> **AIM**
Reproduce the top of the data verbatim, through and including the line that contains "const rimChinForward = 24;".

> **INFORMATION SUPPLIED**
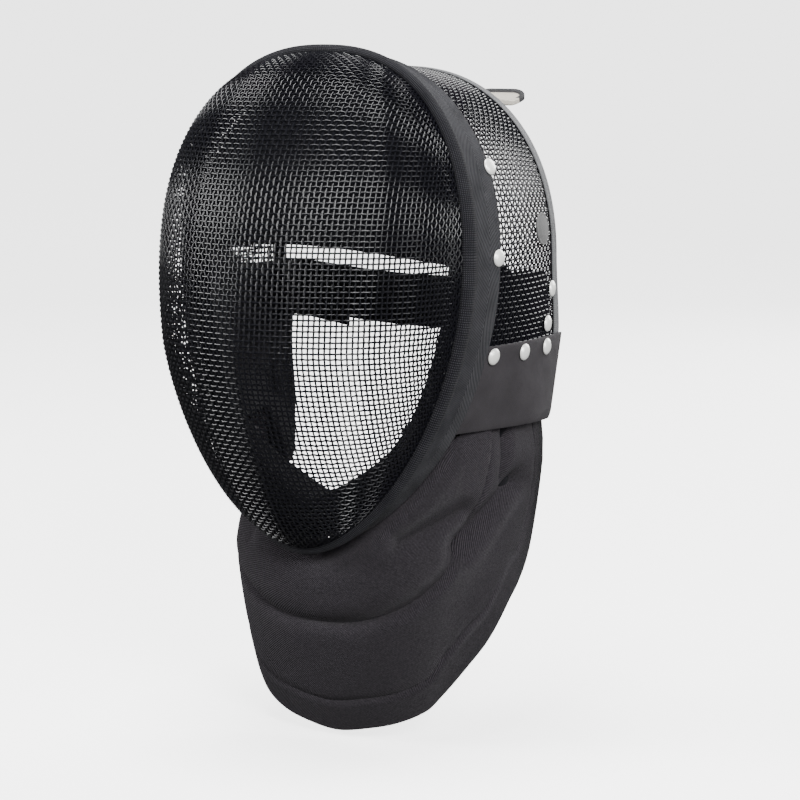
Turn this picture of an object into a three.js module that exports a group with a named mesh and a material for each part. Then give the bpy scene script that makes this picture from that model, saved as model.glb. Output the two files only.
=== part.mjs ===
// A fencing mask: a deep front and a shallow hood of woven wire, joined under a tape trim around the
// face, with padding inside, a strap and a spring tongue behind, and a padded bib below.
// Millimetres. +X is the wearer's left, -Y the face, +Z up. Sizes are first worked out from the rim's
// widest level, at the ears, and the whole is then moved so that the top of the head is the origin.
import * as THREE from "three";

// Rim, the closed line around the face where the front and the hood meet
const rimHalfWidth = 93;
const rimTopHeight = 118;
const rimChinDepth = 167;
const rimTopPower = 2.36;
const rimChinPower = 1.84;
const rimTopBack = 3;
const rimChinForward = 24;

// Front, a creased dome of woven wire
const wireWall = 2;
const domeDepth = 88;
const domeDeepestDrop = 46;
const domeUpperPower = 2.03;
const domeLowerPower = 1.38;
const domeSectionPower = 2.36;
const creaseShare = 0.15;

// Hood, the woven wire behind the rim, from ear to ear over the head
const hoodDepth = 115;
const hoodRearHalfWidth = 96.5;
const hoodRearTopHeight = 108.5;
const hoodRearPower = 2.3;
const hoodBulge = 7.5;
const hoodTopLean = 12;
const hoodLowerReach = 4;
const tabLean = 0.3;
const hoodBottom = -97;
const hoodJointGap = 0.4;

// Tape trim over the joint, with a bead along its front edge
const trimWidth = 30;
const trimThickness = 2.6;
const trimBeadHeight = 5.8;
const trimTopShare = 0.75;
const trimChinShare = 0.55;

// Tape folded over the hood's rear edge
const bindingWidth = 6.5;
const bindingThickness = 1.2;

// Bib, a padded apron below the chin that is open behind
const bibAxisBack = 75;
const bibTopHalfWidth = 96.5;
const bibBottomNarrowing = 22.5;
const bibNarrowingPower = 2.25;
const bibFrontForward = 11.5;
const bibFrontCurl = 28.5;
const bibSectionPower = 2.1;
const bibShoulder = -58;
const bibSeam = -101;
const bibChin = -172;
const bibBottom = -286;
const bibThickness = 6;
const bibEdgeAngle = 107.4;
const bibTrimMargin = 1;

// Channels sewn into the bib
const channelDrop = -215.5;
const channelAngle = 73.5;
const channelDepth = 3.5;
const channelHalfWidth = 6;
const quiltRise = 2.5;
const hemHeight = 20;
const hemDepth = 1.4;
const hemHalfWidth = 2.5;

// Stiff tabs that carry the bib's upper corners
const tabTop = -50;
const tabThickness = 1.6;
const tabOverhang = 0.8;
const tabGap = 1.3;

// Padding, set in from the wire so that the woven surface shows between
const padGap = 1.3;
const padThickness = 10;
const crownPadThickness = 12;
const crownPadFrontReach = 66;
const crownPadCentreBack = 30;
const crownPadEdge = 9.5;
const crownPadEdgeSag = 15;
const cheekPadTop = -12;
const cheekPadBottom = -99.6;
const cheekPadRear = 107;
const chinPadHeight = 25;
const chinPadDepth = 44;
const chinPadEndDepth = 24;

// Strap behind the head, in two overlapped halves
const strapTop = -12;
const strapSag = 9;
const strapHeight = 33;
const strapThickness = 2;
const strapLayerGap = 1;
const strapBow = 30;
const strapOverlapStart = -84;
const strapShortEnd = -62;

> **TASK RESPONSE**
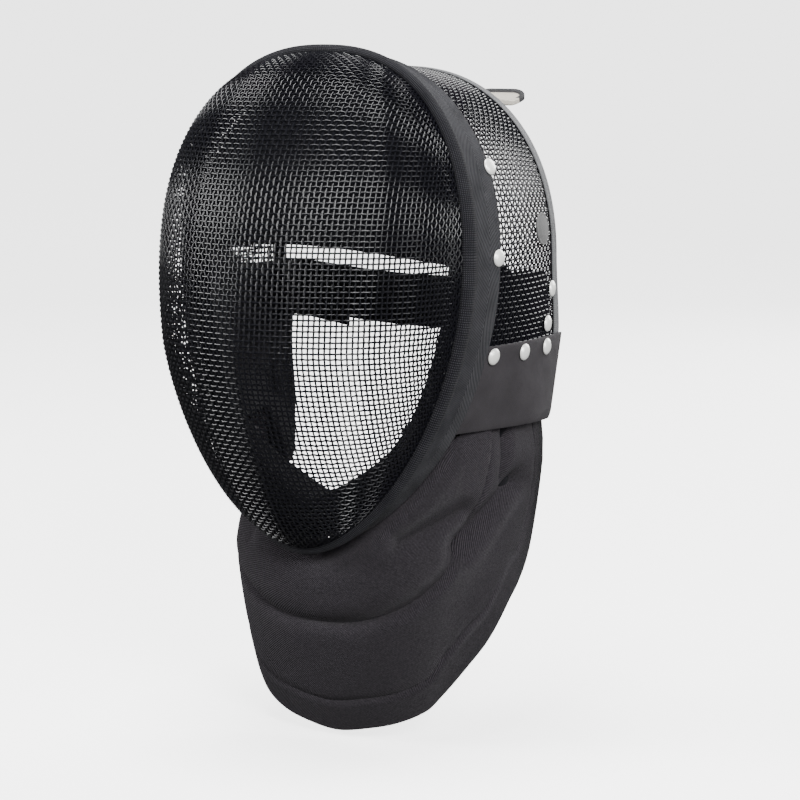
Turn this picture of an object into a three.js module that exports a group with a named mesh and a material for each part. Then give the bpy scene script that makes this picture from that model, saved as model.glb. Output the two files only.
=== part.mjs ===
// A fencing mask: a deep front and a shallow hood of woven wire, joined under a tape trim around the
// face, with padding inside, a strap and a spring tongue behind, and a padded bib below.
// Millimetres. +X is the wearer's left, -Y the face, +Z up. Sizes are first worked out from the rim's
// widest level, at the ears, and the whole is then moved so that the top of the head is the origin.
import * as THREE from "three";

// Rim, the closed line around the face where the front and the hood meet
const rimHalfWidth = 93;
const rimTopHeight = 118;
const rimChinDepth = 167;
const rimTopPower = 2.36;
const rimChinPower = 1.84;
const rimTopBack = 3;
const rimChinForward = 24;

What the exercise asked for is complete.